**Written instruction**. Copy out all lines where "slide" appears.

**Task data**.
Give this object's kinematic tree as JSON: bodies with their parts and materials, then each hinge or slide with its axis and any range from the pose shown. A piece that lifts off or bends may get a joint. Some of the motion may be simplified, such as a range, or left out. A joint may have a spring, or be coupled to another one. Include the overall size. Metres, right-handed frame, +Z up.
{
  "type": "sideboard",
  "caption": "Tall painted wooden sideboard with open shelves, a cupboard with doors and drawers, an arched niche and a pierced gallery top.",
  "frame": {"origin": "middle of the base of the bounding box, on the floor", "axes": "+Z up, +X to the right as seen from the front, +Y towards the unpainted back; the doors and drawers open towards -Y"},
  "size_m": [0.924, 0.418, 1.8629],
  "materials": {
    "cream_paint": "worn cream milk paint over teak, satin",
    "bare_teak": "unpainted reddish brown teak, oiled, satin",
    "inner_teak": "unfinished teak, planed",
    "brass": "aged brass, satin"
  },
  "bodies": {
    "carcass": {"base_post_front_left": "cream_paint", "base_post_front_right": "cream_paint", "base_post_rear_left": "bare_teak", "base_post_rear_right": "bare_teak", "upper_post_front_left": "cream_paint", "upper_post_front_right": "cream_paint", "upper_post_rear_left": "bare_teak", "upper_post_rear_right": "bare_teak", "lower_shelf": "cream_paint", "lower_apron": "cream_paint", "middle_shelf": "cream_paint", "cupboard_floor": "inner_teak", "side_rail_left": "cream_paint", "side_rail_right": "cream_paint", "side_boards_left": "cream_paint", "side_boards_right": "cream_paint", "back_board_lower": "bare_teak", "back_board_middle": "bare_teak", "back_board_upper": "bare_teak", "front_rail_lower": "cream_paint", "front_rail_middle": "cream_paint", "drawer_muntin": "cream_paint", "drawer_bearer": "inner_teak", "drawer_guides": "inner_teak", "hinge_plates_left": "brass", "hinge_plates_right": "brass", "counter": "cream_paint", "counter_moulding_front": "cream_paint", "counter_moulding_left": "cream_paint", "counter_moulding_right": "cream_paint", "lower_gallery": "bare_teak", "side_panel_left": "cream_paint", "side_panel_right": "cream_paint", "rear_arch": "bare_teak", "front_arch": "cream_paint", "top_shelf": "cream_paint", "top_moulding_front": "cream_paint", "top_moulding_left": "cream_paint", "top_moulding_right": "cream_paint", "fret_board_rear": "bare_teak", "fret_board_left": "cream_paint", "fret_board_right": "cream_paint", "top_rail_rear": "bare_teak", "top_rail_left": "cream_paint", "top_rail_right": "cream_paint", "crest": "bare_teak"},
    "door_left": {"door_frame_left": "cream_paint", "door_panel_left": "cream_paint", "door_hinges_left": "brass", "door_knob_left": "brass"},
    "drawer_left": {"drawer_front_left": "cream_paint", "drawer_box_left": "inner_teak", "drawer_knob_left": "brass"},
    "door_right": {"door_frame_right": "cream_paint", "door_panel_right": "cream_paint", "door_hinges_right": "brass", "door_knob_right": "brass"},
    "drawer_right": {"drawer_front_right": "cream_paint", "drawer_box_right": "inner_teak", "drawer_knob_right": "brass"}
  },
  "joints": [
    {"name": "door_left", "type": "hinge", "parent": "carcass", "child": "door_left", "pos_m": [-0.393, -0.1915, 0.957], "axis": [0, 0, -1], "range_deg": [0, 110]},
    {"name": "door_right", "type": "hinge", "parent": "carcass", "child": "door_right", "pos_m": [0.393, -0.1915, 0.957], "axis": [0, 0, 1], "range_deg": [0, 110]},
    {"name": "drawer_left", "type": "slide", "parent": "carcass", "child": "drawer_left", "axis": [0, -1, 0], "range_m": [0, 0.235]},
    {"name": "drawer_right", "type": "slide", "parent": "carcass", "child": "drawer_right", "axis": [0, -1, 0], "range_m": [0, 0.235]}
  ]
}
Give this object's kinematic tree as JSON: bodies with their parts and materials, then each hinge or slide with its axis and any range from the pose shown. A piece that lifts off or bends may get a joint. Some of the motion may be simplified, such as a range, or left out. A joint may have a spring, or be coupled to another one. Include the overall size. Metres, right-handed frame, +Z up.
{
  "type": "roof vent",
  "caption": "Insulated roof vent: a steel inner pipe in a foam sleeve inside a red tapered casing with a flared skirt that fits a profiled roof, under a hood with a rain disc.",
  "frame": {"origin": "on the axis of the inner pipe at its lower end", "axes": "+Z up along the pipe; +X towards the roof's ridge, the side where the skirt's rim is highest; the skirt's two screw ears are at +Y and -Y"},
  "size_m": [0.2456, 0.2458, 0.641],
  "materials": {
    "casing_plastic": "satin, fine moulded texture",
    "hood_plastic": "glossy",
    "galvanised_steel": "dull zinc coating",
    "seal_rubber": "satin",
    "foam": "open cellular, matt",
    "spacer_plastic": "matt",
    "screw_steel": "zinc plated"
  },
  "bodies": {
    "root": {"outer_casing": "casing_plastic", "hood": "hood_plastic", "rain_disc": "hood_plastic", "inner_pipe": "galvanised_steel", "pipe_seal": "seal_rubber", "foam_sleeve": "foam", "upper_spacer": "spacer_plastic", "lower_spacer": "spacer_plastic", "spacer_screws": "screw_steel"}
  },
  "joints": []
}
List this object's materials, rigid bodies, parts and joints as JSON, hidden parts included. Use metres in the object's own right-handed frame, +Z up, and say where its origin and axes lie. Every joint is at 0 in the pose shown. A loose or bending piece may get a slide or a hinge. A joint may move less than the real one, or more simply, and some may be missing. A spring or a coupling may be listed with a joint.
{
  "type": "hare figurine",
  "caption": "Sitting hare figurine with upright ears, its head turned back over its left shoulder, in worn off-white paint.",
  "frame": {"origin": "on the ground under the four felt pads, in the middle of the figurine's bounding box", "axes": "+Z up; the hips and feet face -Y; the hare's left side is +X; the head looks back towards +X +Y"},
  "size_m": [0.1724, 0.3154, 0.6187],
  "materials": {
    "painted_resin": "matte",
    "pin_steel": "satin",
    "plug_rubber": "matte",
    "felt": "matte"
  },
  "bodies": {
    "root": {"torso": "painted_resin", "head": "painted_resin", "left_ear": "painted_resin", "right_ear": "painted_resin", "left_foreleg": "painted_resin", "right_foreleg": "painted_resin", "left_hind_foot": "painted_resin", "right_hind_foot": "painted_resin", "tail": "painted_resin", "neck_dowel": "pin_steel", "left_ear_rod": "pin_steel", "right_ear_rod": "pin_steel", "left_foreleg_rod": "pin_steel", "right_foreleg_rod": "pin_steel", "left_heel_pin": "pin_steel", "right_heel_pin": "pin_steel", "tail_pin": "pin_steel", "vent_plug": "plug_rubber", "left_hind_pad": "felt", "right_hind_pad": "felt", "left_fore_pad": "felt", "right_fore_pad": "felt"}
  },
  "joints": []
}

* * *

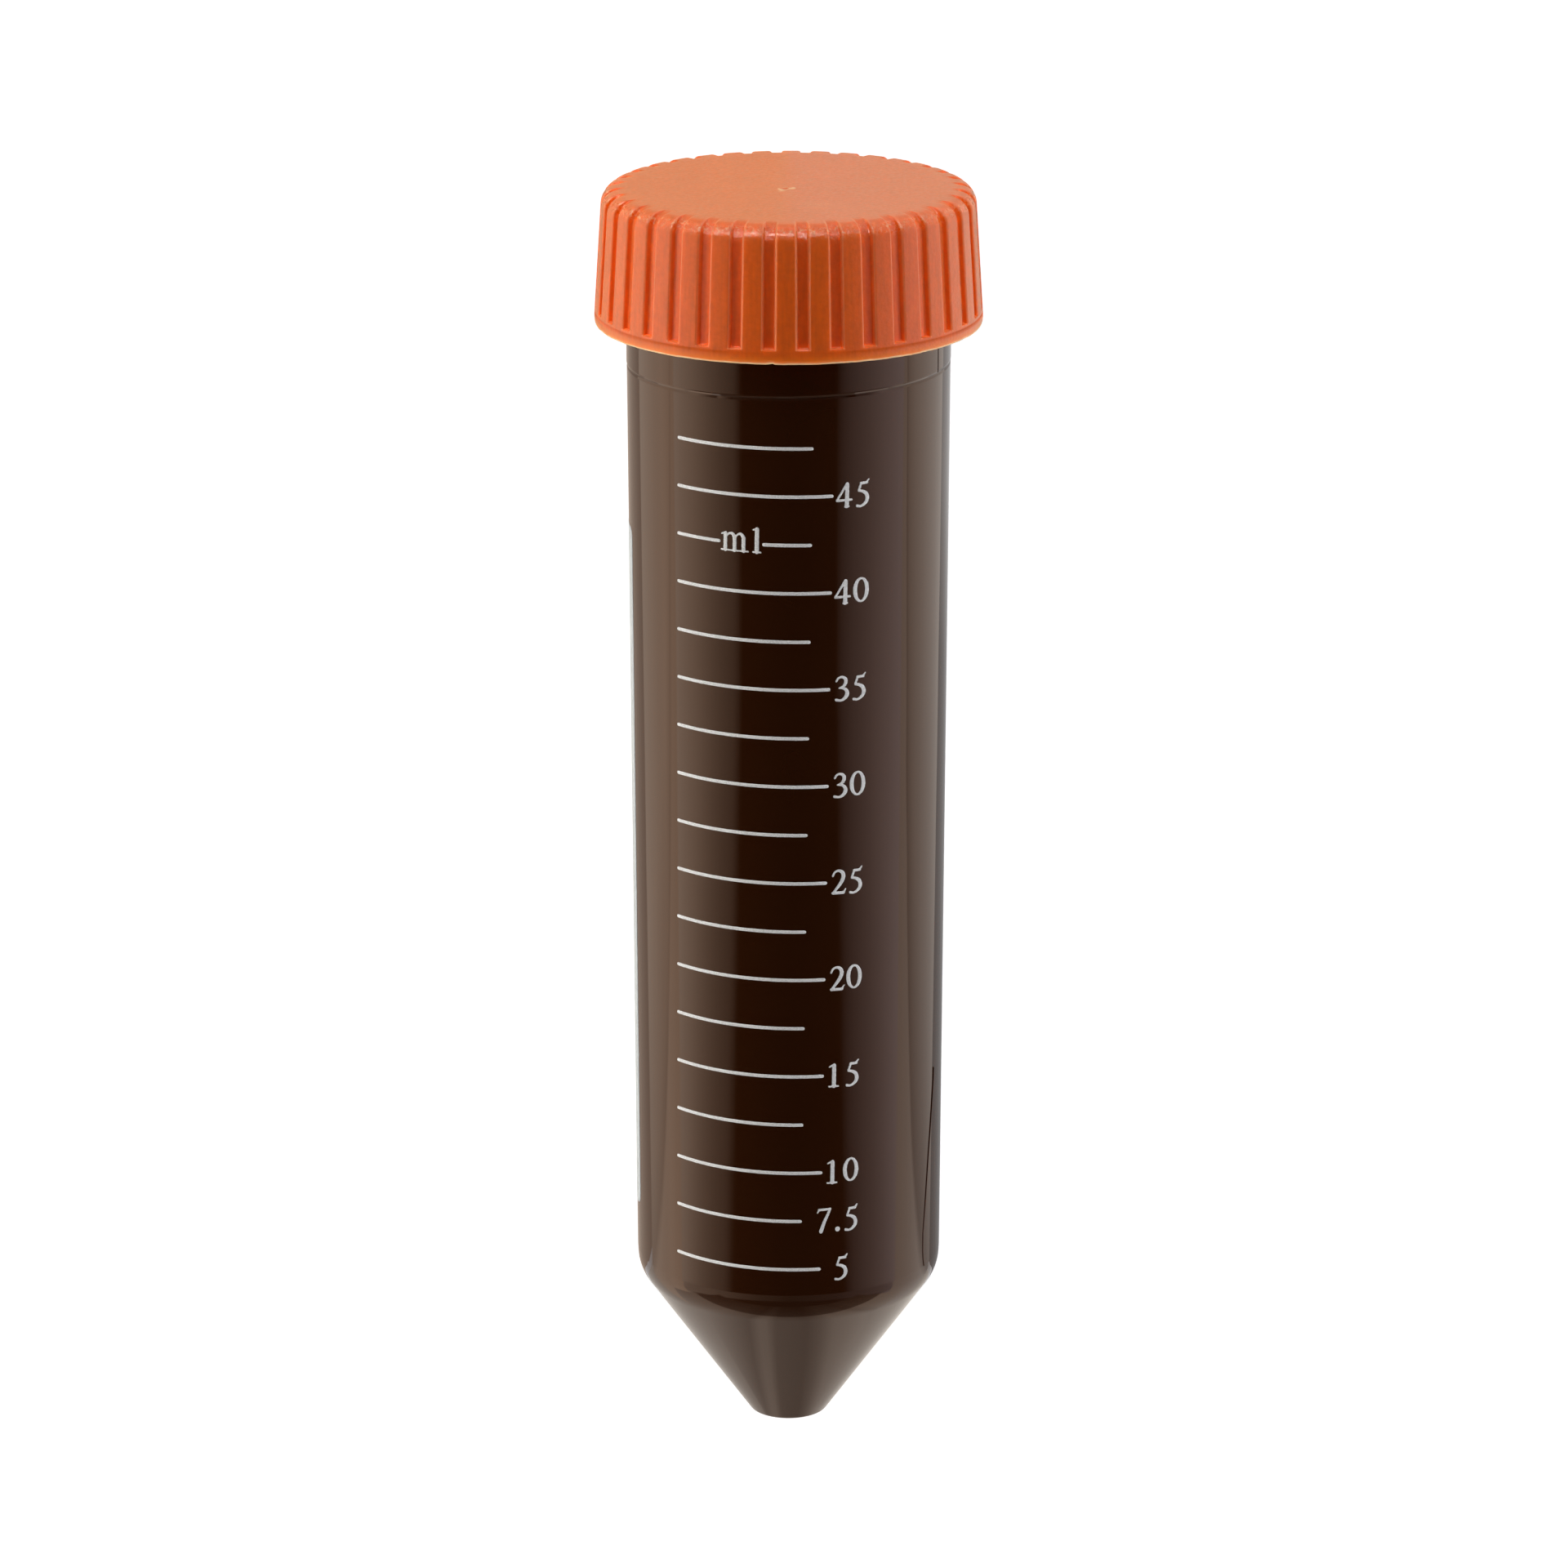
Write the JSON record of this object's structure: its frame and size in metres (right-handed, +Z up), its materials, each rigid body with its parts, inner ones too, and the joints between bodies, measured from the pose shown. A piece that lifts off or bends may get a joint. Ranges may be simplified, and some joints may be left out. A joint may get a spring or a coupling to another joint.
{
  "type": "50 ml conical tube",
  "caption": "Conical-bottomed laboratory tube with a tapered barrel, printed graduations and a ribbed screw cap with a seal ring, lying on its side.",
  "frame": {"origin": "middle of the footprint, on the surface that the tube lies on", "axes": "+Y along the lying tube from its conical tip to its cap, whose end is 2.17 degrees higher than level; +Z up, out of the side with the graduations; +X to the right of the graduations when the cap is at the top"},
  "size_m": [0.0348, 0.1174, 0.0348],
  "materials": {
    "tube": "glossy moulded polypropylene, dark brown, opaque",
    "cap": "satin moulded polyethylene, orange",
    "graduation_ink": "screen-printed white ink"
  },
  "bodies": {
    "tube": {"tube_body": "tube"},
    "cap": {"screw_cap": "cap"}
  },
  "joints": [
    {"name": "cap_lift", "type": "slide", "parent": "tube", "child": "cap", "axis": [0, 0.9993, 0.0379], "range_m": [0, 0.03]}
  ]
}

--

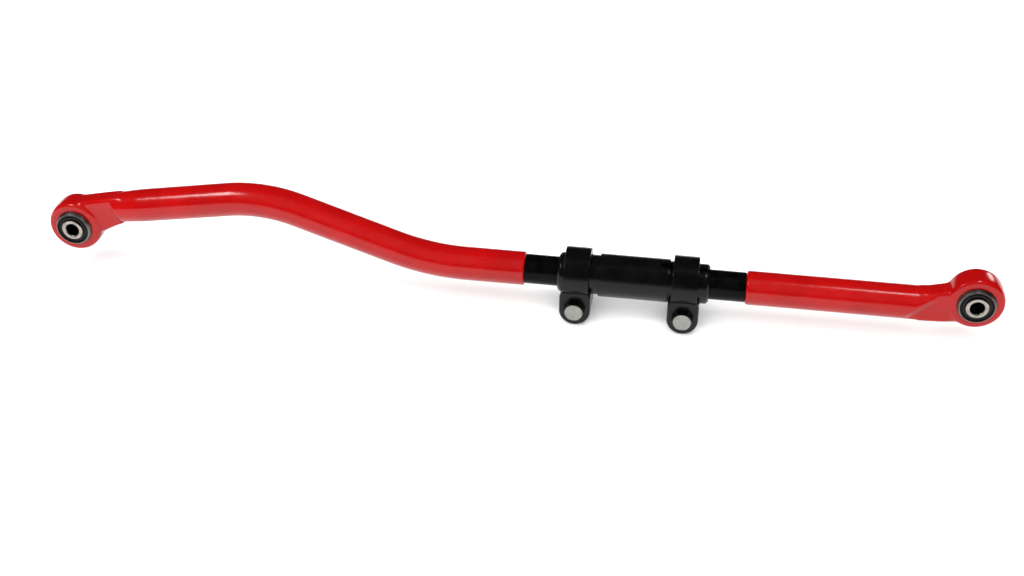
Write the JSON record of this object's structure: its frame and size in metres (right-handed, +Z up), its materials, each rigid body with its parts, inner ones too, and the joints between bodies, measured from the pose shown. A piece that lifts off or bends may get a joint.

**Exercise response**.
Give this object's kinematic tree as JSON: bodies with their parts and materials, then each hinge or slide with its axis and any range from the pose shown. A piece that lifts off or bends may get a joint. Some of the motion may be simplified, such as a range, or left out. A joint may have a spring, or be coupled to another one. Include the overall size. Metres, right-handed frame, +Z up.
    {"name": "drawer_left", "type": "slide", "parent": "carcass", "child": "drawer_left", "axis": [0, -1, 0], "range_m": [0, 0.235]},
    {"name": "drawer_right", "type": "slide", "parent": "carcass", "child": "drawer_right", "axis": [0, -1, 0], "range_m": [0, 0.235]}
Give this object's kinematic tree as JSON: bodies with their parts and materials, then each hinge or slide with its axis and any range from the pose shown. A piece that lifts off or bends may get a joint. Some of the motion may be simplified, such as a range, or left out. A joint may have a spring, or be coupled to another one. Include the overall size. Metres, right-handed frame, +Z up.
List this object's materials, rigid bodies, parts and joints as JSON, hidden parts included. Use metres in the object's own right-handed frame, +Z up, and say where its origin and axes lie. Every joint is at 0 in the pose shown. A loose or bending piece may get a slide or a hinge. A joint may move less than the real one, or more simply, and some may be missing. A spring or a coupling may be listed with a joint.
    {"name": "cap_lift", "type": "slide", "parent": "tube", "child": "cap", "axis": [0, 0.9993, 0.0379], "range_m": [0, 0.03]}